What we need, like St George, and like Hiccup in the film, are an openness to learn, and courage. In other words, we need the wisdom that comes with education, and we need character. St George’s School is committed to building wisdom and character in all its learners.
Let me start with the openness to learn, and wisdom. Do you know the joke about the difference between wisdom and knowledge? Well, knowledge is knowing that a tomato is not a vegetable, but a fruit. Yet wisdom is knowing not to put tomato in a fruit salad!
Wisdom is about learning as much as you can, and taking that education and finding out how to use it well. So take the opportunities you have, to study hard – not just how to pass exams, but how to use what it is that you learn. This is the wisdom we need to face the ‘dragons’ around us in society today.
Education is the best possible start for dealing with the challenges in the political, social, and economic life of our country today. So to build a democratic society, of true equal opportunity for everyone, education is the best foundation – or even we might say with St George, the best weapon!
Education is the best tool for improving education itself, or the health sector, or housing, or making sure everyone has a proper toilet. Education is the best start for facing down the challenges of running a business that makes an honest profit while treating its workers justly. Education is the best foundation for wisdom in overcoming the legacies of the past, overcoming inequality, overcoming the burdens of poverty, and overcoming the temptations of crime and corruption.
Education is the very best start that anyone can have in life. But knowing how to use your education, and daring to put it to the best possible use – well that also takes character and courage.
Being brave is not about never being afraid – it is, as some have said ‘about feeling the fear and doing it anyway’.
Some of you have already heard the story from my own life, about growing up in Alexandra township, where there were lots of gangs. We were all quite wary of the gangs – and rightly. But some were so afraid that when gang leaders tried to recruit them, they didn’t dare say no.
I tried to stay well clear of them, but one day, one of the leaders tried to attack me – and I just happened to have my one and only precious golf club with me, and, I don’t quite know how, I got the better of him. He came back the next day, with a knife – but I told him I was not interested either in joining his gang or in trying to take his position. And my sisters joined me, and he backed away and always left us alone. I’d thought he was a fearsome dragon – but when we stood up to him, he just shrank, and backed off.
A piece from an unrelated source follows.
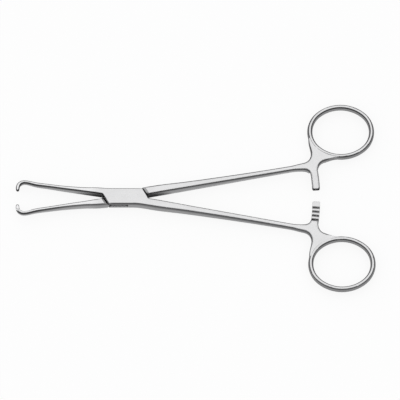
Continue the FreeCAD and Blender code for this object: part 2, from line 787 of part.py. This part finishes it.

When we are scared, God can give us courage. This is what Jesus tells us in the second reading today. We may feel as small and helpless as sheep – but, says Jesus, no-one, not even the strongest dragon, can snatch us out of God’s loving hand.
This doesn’t mean life will always be easy. We know life can be dangerous – and we must be sensible about the dangers, especially of crime and gangs and drugs.
But it does mean that God is always on our side, as long as we are trying to do the right thing, say the right thing, live the right way. And if God is on our side, we can dare to be courageous. We can dare to face down the dragons – and to find that they shrink, to far more manageable size before our eyes.
Remember me in your prayers this week – as I am going straight from here to catch a plane to lead a group looking at the problems of mud schools in the Eastern Cape. Failures in education there are a very big dragon – I hope that by facing it, we can shrink it down to a manageable size, and even slay it.
Sometimes, when we face up to our dragons, we might even find, like Hiccup did, that some of them are not really ferocious beasts at all, but more like pets!
Let me end with one other comment.
Our first reading was all about a man called Barnabas. He crops up a lot in the stories of the first few years of the Christianity, after Jesus’ death and resurrection. He is not the most famous of Biblical figures – like, for example, St Paul. But he is one of the most necessary.
For again and again we find him building bridges between people who have fallen out, and bringing out the best in people. We heard today how he took the initiative to find a man called Saul, who had had an amazing vision on the road to Damascus and become a Christian – and he brought him into the church and trained him. That man we know as St Paul, who is one of the greatest figures in Christianity.
Barnabas’ name means ‘the son of encouragement’. He went about encouraging others. We all need encouragement, don’t we – especially if we feel we are facing dragons! Yet the good news is that all of us can be ‘sons and daughters of encouragement’, helping others to do our best, in pursuing wisdom, and in living with character and courage.
So then, let me end. Today, once again, we thank God for St George. And we thank God for what we can learn from him: that, with the wisdom that comes from a good education of mind and character, and with the courage that God can give us, there is no dragon that we cannot face. And all of us can encourage one another, to pursue wisdom, and to have courage – so that we can all become the best people we can be.